(Modeling code records)
'''

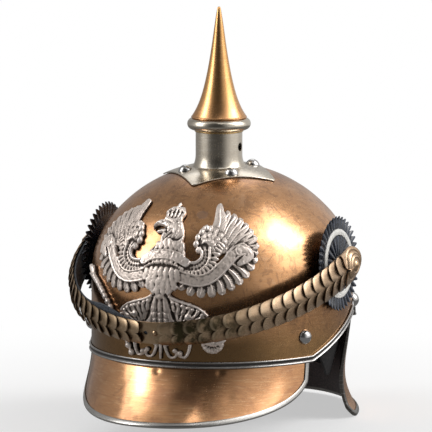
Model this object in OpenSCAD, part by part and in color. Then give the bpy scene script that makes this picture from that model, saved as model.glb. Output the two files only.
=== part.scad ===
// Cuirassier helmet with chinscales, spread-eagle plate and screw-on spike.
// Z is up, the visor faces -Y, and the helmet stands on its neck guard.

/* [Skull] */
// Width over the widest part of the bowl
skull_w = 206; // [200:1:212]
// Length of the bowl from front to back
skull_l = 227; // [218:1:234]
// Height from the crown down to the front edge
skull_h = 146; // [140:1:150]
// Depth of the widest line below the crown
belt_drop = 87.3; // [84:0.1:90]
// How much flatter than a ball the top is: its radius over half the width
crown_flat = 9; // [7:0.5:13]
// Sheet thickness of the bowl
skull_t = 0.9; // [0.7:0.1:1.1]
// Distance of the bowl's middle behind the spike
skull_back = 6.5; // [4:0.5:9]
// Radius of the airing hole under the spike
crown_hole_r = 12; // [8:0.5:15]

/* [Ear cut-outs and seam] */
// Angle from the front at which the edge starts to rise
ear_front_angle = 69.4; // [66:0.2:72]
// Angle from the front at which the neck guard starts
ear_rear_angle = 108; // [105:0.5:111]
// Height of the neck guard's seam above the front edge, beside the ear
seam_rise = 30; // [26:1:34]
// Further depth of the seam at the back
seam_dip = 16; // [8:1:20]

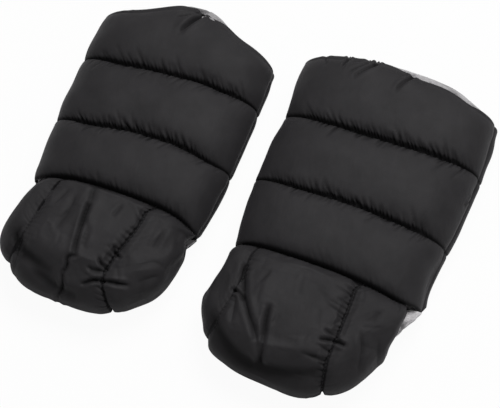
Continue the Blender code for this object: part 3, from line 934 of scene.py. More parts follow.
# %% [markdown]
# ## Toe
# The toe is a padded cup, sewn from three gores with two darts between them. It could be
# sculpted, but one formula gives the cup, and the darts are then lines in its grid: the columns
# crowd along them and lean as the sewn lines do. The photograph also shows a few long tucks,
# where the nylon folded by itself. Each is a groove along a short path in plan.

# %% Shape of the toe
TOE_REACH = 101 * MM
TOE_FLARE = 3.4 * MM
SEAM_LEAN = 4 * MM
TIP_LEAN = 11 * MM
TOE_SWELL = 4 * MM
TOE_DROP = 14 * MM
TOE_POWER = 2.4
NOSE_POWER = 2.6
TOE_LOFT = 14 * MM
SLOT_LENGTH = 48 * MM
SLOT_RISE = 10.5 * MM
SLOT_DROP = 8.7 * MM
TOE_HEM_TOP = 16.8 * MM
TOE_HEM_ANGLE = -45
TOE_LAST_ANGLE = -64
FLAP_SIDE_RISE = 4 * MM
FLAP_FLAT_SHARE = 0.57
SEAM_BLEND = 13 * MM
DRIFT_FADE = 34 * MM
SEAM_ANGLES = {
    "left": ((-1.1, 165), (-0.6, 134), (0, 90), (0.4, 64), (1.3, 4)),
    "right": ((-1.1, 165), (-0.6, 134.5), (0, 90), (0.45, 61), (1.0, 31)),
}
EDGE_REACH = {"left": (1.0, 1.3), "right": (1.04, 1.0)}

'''
'''

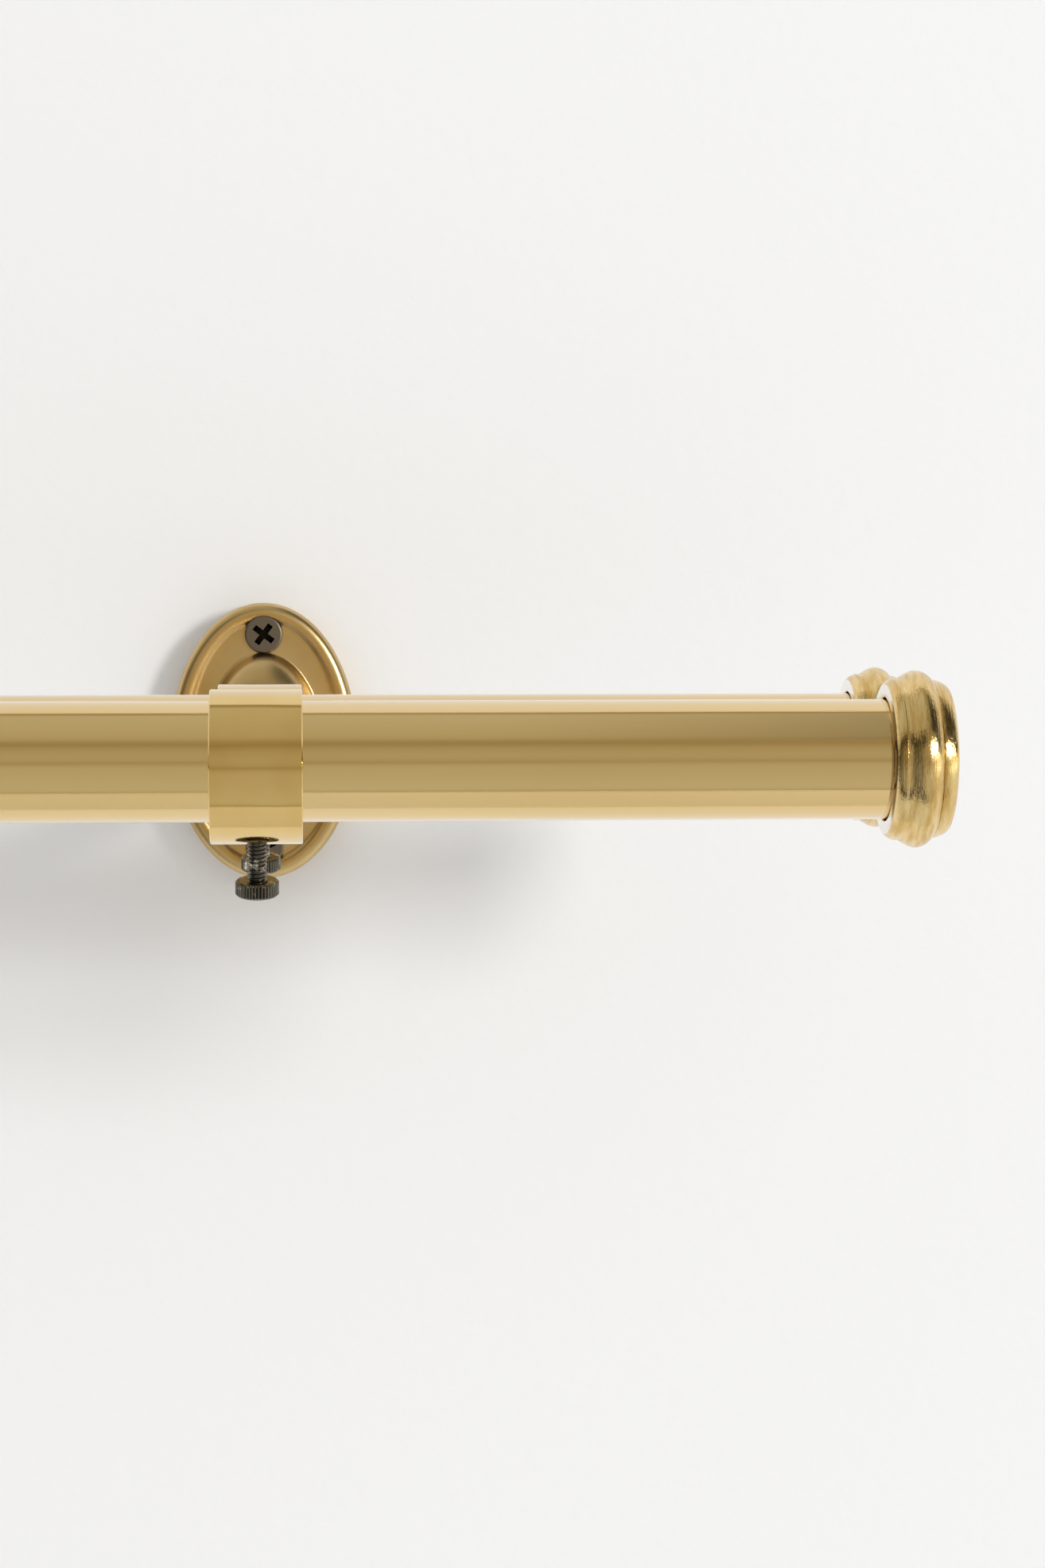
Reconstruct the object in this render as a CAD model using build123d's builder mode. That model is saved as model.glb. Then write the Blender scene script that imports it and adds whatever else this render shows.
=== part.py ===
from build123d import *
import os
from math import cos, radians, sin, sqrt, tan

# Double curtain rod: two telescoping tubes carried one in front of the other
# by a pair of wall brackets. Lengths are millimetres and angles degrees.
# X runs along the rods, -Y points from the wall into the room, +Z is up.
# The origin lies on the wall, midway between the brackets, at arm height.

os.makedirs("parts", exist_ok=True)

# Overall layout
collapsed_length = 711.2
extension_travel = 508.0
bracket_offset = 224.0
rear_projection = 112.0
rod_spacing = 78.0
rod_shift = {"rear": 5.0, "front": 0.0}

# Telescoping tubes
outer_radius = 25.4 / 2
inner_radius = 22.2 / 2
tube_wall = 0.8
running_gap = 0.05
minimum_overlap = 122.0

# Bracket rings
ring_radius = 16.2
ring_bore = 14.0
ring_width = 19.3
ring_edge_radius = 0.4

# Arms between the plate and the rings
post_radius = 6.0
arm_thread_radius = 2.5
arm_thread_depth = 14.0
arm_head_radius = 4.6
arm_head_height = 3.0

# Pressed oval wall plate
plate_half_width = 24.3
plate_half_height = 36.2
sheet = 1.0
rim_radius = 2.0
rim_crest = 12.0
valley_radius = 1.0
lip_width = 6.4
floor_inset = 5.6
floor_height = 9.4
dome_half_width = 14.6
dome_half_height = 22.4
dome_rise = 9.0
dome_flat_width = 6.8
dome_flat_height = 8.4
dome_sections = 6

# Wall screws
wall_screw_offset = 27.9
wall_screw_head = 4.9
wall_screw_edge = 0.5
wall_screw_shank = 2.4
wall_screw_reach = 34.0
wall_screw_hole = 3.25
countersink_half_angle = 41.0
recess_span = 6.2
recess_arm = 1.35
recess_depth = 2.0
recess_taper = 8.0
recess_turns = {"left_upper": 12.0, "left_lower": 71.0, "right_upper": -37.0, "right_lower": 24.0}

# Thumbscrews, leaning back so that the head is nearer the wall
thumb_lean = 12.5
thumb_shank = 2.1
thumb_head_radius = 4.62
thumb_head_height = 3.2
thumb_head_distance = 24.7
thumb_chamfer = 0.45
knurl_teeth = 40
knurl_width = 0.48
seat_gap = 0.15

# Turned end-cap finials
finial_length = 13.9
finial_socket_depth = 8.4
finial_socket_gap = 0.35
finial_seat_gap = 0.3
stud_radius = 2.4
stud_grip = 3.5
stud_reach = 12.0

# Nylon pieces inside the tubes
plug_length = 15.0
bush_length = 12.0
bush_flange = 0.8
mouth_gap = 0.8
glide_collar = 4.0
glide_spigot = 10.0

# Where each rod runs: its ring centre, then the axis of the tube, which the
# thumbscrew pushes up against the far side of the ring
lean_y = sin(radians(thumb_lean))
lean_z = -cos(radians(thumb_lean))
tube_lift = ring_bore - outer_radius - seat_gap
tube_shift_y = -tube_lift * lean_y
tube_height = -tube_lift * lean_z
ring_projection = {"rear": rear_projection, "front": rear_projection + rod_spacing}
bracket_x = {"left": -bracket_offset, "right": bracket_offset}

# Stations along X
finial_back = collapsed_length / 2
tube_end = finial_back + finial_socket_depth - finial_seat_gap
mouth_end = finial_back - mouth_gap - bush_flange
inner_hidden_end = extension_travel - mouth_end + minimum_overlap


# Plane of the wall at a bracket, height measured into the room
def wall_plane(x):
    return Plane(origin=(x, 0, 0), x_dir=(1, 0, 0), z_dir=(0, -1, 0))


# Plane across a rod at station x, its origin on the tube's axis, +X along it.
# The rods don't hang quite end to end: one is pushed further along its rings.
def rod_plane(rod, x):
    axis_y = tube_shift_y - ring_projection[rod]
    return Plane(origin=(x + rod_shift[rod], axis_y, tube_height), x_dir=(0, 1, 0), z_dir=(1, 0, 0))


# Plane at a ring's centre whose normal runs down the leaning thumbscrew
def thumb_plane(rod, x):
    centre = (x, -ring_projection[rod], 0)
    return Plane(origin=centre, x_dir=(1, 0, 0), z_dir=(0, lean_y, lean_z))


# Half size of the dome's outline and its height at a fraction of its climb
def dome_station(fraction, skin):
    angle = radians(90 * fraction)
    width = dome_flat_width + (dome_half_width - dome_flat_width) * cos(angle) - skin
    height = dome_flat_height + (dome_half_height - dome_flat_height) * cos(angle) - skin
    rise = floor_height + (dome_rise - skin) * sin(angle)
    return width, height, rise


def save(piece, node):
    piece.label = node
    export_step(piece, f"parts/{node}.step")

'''
'''

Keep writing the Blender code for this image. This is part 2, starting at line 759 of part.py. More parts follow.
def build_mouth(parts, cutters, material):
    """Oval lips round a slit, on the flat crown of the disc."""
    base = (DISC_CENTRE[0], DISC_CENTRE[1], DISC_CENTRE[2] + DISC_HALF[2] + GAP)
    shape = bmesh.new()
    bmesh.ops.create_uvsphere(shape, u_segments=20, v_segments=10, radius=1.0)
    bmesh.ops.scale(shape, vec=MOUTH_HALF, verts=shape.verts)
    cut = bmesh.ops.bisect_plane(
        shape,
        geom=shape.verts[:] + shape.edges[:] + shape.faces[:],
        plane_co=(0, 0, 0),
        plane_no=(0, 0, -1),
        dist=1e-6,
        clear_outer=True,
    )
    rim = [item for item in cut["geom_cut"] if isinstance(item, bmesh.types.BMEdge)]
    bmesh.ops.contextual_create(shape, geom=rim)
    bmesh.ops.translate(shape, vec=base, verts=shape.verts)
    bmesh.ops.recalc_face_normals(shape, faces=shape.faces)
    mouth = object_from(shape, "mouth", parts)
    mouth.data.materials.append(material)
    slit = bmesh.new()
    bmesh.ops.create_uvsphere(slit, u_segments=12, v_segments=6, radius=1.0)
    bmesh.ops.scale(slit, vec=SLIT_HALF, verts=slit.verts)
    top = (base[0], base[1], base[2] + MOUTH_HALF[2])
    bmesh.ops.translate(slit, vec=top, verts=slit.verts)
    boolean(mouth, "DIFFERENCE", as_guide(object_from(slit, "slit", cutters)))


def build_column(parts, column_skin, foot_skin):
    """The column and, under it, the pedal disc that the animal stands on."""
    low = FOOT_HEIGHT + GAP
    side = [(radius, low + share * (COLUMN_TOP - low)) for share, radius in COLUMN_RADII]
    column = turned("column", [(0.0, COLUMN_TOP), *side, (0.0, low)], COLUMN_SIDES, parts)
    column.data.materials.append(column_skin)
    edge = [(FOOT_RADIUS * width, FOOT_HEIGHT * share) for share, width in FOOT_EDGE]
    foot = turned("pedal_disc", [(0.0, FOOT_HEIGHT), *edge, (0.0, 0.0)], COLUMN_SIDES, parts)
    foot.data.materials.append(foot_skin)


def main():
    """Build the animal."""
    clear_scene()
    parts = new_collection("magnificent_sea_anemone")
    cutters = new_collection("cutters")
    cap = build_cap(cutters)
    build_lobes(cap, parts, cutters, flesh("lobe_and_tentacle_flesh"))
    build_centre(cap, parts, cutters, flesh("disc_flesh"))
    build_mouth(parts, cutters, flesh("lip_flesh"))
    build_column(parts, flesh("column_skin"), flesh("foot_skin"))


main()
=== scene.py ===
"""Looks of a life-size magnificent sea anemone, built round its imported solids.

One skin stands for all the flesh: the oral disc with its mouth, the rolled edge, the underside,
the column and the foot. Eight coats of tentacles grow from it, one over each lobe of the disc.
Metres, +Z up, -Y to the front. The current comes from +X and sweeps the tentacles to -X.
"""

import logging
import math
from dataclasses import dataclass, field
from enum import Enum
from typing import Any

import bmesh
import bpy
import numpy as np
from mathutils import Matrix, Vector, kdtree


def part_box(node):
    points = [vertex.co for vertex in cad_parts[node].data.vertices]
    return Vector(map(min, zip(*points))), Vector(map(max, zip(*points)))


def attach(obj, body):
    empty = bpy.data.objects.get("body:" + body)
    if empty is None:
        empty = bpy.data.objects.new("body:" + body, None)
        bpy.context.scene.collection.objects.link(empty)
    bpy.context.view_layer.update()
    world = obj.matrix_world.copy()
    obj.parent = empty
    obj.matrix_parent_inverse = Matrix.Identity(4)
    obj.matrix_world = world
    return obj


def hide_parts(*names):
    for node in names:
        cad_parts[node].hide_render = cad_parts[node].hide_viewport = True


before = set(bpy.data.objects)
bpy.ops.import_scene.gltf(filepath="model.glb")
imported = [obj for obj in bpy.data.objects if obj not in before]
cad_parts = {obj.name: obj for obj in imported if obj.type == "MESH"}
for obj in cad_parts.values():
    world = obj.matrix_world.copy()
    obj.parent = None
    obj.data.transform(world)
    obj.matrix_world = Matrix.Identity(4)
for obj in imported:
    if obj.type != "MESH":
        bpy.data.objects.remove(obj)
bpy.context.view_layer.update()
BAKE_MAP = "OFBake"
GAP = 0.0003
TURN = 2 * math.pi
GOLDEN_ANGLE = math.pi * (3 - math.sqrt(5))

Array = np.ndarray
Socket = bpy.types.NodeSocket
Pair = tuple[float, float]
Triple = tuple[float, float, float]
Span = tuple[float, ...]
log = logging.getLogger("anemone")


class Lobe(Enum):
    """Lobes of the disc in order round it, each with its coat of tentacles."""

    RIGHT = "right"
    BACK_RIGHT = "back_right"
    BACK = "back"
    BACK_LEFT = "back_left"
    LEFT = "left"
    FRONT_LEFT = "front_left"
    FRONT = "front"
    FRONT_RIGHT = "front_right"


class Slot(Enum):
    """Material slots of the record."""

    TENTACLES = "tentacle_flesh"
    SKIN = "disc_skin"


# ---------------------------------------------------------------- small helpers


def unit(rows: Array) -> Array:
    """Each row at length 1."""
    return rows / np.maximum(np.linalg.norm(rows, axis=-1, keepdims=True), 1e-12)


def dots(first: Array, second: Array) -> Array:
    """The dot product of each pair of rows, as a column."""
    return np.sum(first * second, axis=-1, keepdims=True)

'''

# Stated problem
Transcribe the lines above from the one with "0.0)], COLUMN_SIDES, parts)" through the one with "bpy.context.scene.collection.objects.link(empty)". Include both ends and leave out every other line.

# Solved problem
    foot = turned("pedal_disc", [(0.0, FOOT_HEIGHT), *edge, (0.0, 0.0)], COLUMN_SIDES, parts)
    foot.data.materials.append(foot_skin)


def main():
    """Build the animal."""
    clear_scene()
    parts = new_collection("magnificent_sea_anemone")
    cutters = new_collection("cutters")
    cap = build_cap(cutters)
    build_lobes(cap, parts, cutters, flesh("lobe_and_tentacle_flesh"))
    build_centre(cap, parts, cutters, flesh("disc_flesh"))
    build_mouth(parts, cutters, flesh("lip_flesh"))
    build_column(parts, flesh("column_skin"), flesh("foot_skin"))


main()
=== scene.py ===
"""Looks of a life-size magnificent sea anemone, built round its imported solids.

One skin stands for all the flesh: the oral disc with its mouth, the rolled edge, the underside,
the column and the foot. Eight coats of tentacles grow from it, one over each lobe of the disc.
Metres, +Z up, -Y to the front. The current comes from +X and sweeps the tentacles to -X.
"""

import logging
import math
from dataclasses import dataclass, field
from enum import Enum
from typing import Any

import bmesh
import bpy
import numpy as np
from mathutils import Matrix, Vector, kdtree


def part_box(node):
    points = [vertex.co for vertex in cad_parts[node].data.vertices]
    return Vector(map(min, zip(*points))), Vector(map(max, zip(*points)))


def attach(obj, body):
    empty = bpy.data.objects.get("body:" + body)
    if empty is None:
        empty = bpy.data.objects.new("body:" + body, None)
        bpy.context.scene.collection.objects.link(empty)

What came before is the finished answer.